Already, the fault lines are being laid bare. Extreme-left Rep. Alexandria Ocasio-Cortez, D-N.Y., said her party’s election losses resulted from the failure of Democrats to embrace proposals like the Green New Deal or defunding the police.

Meanwhile, Rep. Abigail Spanberger, D-Va., who won her reelection bid by less than a point, blamed AOC and other far-left Democrats for the party’s election losses, warning that “we need to not ever use the words 'socialist' or 'socialism' ever again.”

This dynamic will play out on the Senate side as well, albeit at a lower temperature. Another silver lining of a Biden presidency is that the 2022 Senate map improves dramatically for the GOP.  Prior to last week, Republicans faced the prospect of playing defense in Florida, Iowa, North Carolina and Ohio — swing states, yes, but all places that look a little redder than they did a week ago.

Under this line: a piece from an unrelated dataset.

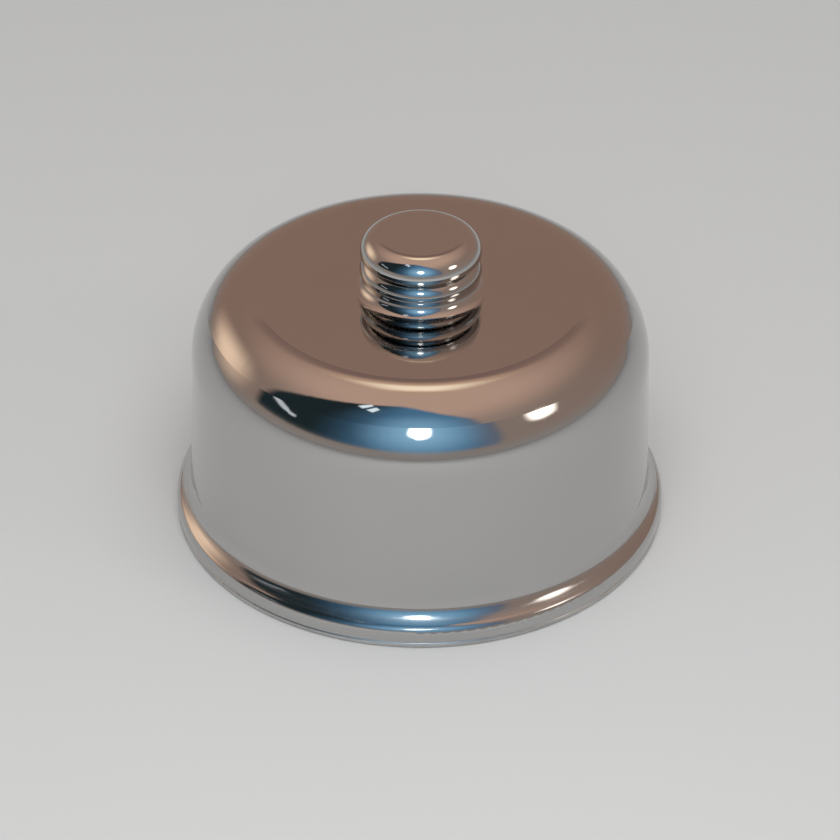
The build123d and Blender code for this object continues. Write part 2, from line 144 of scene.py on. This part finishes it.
class Finish:
    """A node tree under construction: a material's, or the studio's world."""

    def __init__(self, name, tree=None):
        if tree is None:
            self.material = bpy.data.materials.new(name)
            self.material.use_nodes = True
            tree = self.material.node_tree
        self.tree = tree
        self.tree.nodes.clear()

    def node(self, kind, settings=None, sockets=None):
        """Add any node: its type, its settings, then the values or links of its sockets."""
        node = self.tree.nodes.new(kind)
        for key, value in (settings or {}).items():
            if key == "stops":
                stops = node.color_ramp.elements
                while len(stops) > 1:
                    stops.remove(stops[-1])
                stops[0].position = value[0][0]
                stops[0].color = (*value[0][1], 1.0)
                for place, colour in value[1:]:
                    stops.new(place).color = (*colour, 1.0)
            else:
                setattr(node, key, value)
        for key, value in (sockets or {}).items():
            if isinstance(key, int):
                socket = node.inputs[key]
            else:
                live = [s for s in node.inputs if s.enabled and s.name == key]
                socket = live[0] if live else node.inputs[key]
            if isinstance(value, Channel):
                self.tree.links.new(value.socket, socket)
            elif socket.type == "RGBA" and len(value) == 3:
                socket.default_value = (*value, 1.0)
            else:
                socket.default_value = value
        return Node(self, node)

    # ---- places on the object
    def place(self):
        return self.node("ShaderNodeTexCoord")["Object"]

    def axes(self, vector):
        split = self.node("ShaderNodeSeparateXYZ", None, {"Vector": vector})
        return split["X"], split["Y"], split["Z"]

    def vector(self, x, y, z):
        return self.node("ShaderNodeCombineXYZ", None, {"X": x, "Y": y, "Z": z})["Vector"]

    def round_place(self):
        """Radius, angle and height about the stud's axis."""
        x, y, z = self.axes(self.place())
        radius = (x * x + y * y).root()
        return radius, y.angle_to(x), z

    # ---- textures
    def noise(self, vector, scale, detail=3.0, roughness=0.5, distortion=0.0):
        return self.node(
            "ShaderNodeTexNoise",
            {"noise_dimensions": "3D"},
            {
                "Vector": vector,
                "Scale": scale,
                "Detail": detail,
                "Roughness": roughness,
                "Distortion": distortion,
            },
        )["Fac"]

    def turned_lines(self, spot, rate, drift, detail=2.0):
        """Lines round the axis, from radius, angle and height; rate is in lines per metre."""
        radius, angle, height = spot
        return self.noise(self.vector(radius * rate, angle * drift, height * rate), 1.0, detail)

    def cells(self, vector, scale, feature="F1", output="Distance"):
        return self.node(
            "ShaderNodeTexVoronoi",
            {"feature": feature},
            {"Vector": vector, "Scale": scale, "Randomness": 1.0},
        )[output]

    def stretch(self, vector, x, y, z):
        return self.node(
            "ShaderNodeVectorMath", {"operation": "MULTIPLY"}, {0: vector, 1: (x, y, z)}
        )["Vector"]

    def blend(self, amount, first, second):
        """Colour mix."""
        return self.node(
            "ShaderNodeMix",
            {"data_type": "RGBA", "blend_type": "MIX"},
            {"Factor": amount, "A": first, "B": second},
        )["Result"]

    def tint(self, amount, stops):
        return self.node("ShaderNodeValToRGB", {"stops": stops}, {"Fac": amount})["Color"]

    def bump(self, height, strength, distance, under=None):
        sockets = {"Height": height, "Strength": strength, "Distance": distance}
        if under is not None:
            sockets["Normal"] = under
        return self.node("ShaderNodeBump", None, sockets)["Normal"]

    def surface(self, **sockets):
        """End the tree in a Principled shader."""
        named = {key.replace("_", " "): value for key, value in sockets.items()}
        shader = self.node("ShaderNodeBsdfPrincipled", None, named)
        self.node("ShaderNodeOutputMaterial", None, {"Surface": shader["BSDF"]})
        return self.material

    # ---- marks that handling leaves
    def fingerprints(self, vector, patch=17 * millimetre, ridge=0.5 * millimetre):
        """Ridged smudges in some patches of the surface, 0 to 1."""
        wobble = self.noise(vector, 60.0, 2.0)
        reach = self.cells(vector, 1.0 / patch)
        chosen = self.axes(self.cells(vector, 1.0 / patch, output="Color"))[0] > 0.62
        rings = ((reach * patch + wobble * 2.2 * millimetre) * (2 * math.pi / ridge)).sine()
        ridges = rings.step(-0.3, 0.5)
        fade = reach.step(0.42, 0.2) * self.noise(vector, 220.0, 2.0).step(0.35, 0.6)
        return ridges * fade * chosen

    def smears(self, vector):
        """Soft wiped patches, 0 to 1."""
        wiped = self.noise(self.stretch(vector, 1.0, 1.0, 2.6), 34.0, 4.0, 0.55, 0.6)
        return wiped.step(0.46, 0.72)

    def hairlines(self, vector, scale=900.0, sharp=0.08):
        """Fine random scratches, 0 to 1."""
        bent = self.noise(self.stretch(vector, 1.0, 0.13, 0.13), scale, 2.0, 0.5, 0.2)
        crossed = self.noise(self.stretch(vector, 0.12, 1.0, 0.16), scale * 0.8, 2.0, 0.5, 0.2)
        return (bent.step(0.5 + sharp, 0.72) + crossed.step(0.5 + sharp, 0.74)).least(1.0)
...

Wisconsin and Pennsylvania remain tough holds for the GOP, but now Democrats have two freshmen — New Hampshire’s Maggie Hassan and Arizona’s Mark Kelly — who will next face voters for the first time in purple territory. They will be placing the baggage of the first two years of the Biden presidency before the judgment of voters, and won’t want to be defending socialism in their swing states.

So while it’s always better to win than lose, last week’s election results created new opportunities that did not exist earlier — and should ease the political pain for Republicans in the months ahead.